How is gender constructed and how does it impact you?
Gender and gender construction impacts me in ways that I don’t even realize until I start to try and unpack it. As a member of our society, it’s a simple fact that I am unable to live my life outside of the ways that we view femininity and the female body, even if I want to. Typically, I feel pretty secure in the way that I look and present myself to others, yet this usually goes away the second that I am faced with other females and the way that they look. Although most girls that you meet will say that everyone is beautiful in their own way, there still exists a standard about what is deemed beautiful, attractive, or desirable, and what is not. For me personally, it really frustrates me how much I fall victim to the male gaze and these ideas of feminine beauty (created by MEN), even though I am not attracted to men and therefore shouldn’t be searching for their approval.
Similarly, the way that I choose to dress each day reflects very well the ideas of fashion and beauty for women of my age, race, and class. Although my idea of fashion may differ completely, from my friends or those similar to me, I often choose to conform to easy and ‘safe’ clothing items because I know it will draw less attention than branching out and wearing something that nobody has seen before. It’s an interesting dichotomy because what’s accepted as normal heavily relies on what women choose to wear, yet what women choose to wear is highly affected by what’s socially accepted.

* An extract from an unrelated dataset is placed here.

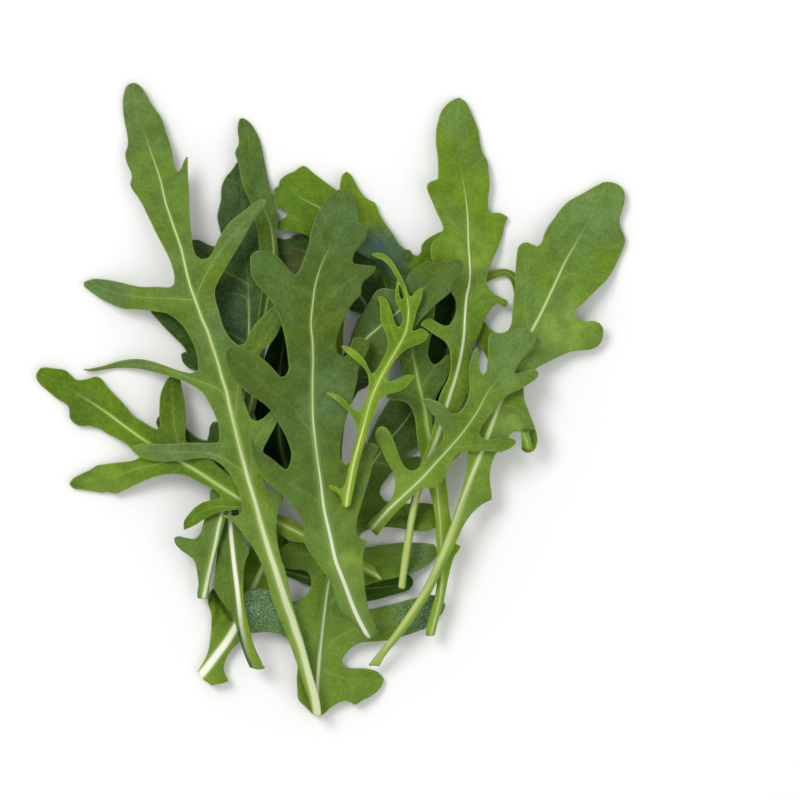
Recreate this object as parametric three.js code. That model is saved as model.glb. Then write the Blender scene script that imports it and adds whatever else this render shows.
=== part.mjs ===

Unsurprisingly, issues surrounding body and body image play a big role in my day-to-day life as much as I wish I was not affected by them. From a young age, appearance and physical presentation has always been a hot topic for the women in my life. Although they don’t mean to reinforce negative stereotypes and ideas, their sexist ideas about what beauty means for a woman have affected the ways that I feel about myself today. For example, I constantly find myself asking my friends for approval on the clothes that I want to wear, even when I know that it is something I like or don’t like on myself. In this way, I am effectively saying that my opinion is worth less than that of my friends or of other people who perceive me and that is just plainly not true.
Another example that comes to mind when I think about how gender affects me is also related to beauty standards, specifically makeup. When I was in middle school, I clearly remember that I started wearing makeup. I also remember waking up early every day before school just to have enough time to put it on. At first it started off with just wearing eyeliner but before long I had increased my daily makeup routine to include several other products, many of which I didn’t need at the time. For some people, they use makeup as a way to express themselves or as a form of art. Others use makeup to cover up imperfections that they are insecure about. Both reasons among many more are completely valid reasons for wanting to wear makeup. However, looking back on my experience now, I realize that I didn’t really use makeup for either of these reasons. Instead, I found myself waking up every day to put on makeup out of habit. Internally I knew that wearing makeup increased my chances of being perceived as prettier or more attractive and looking back at it now, this definitely influenced my desire to use makeup. Again, this connects with the idea of being affected by social norms and expectations even if you think or feel that you are exempt from them or wish that you were.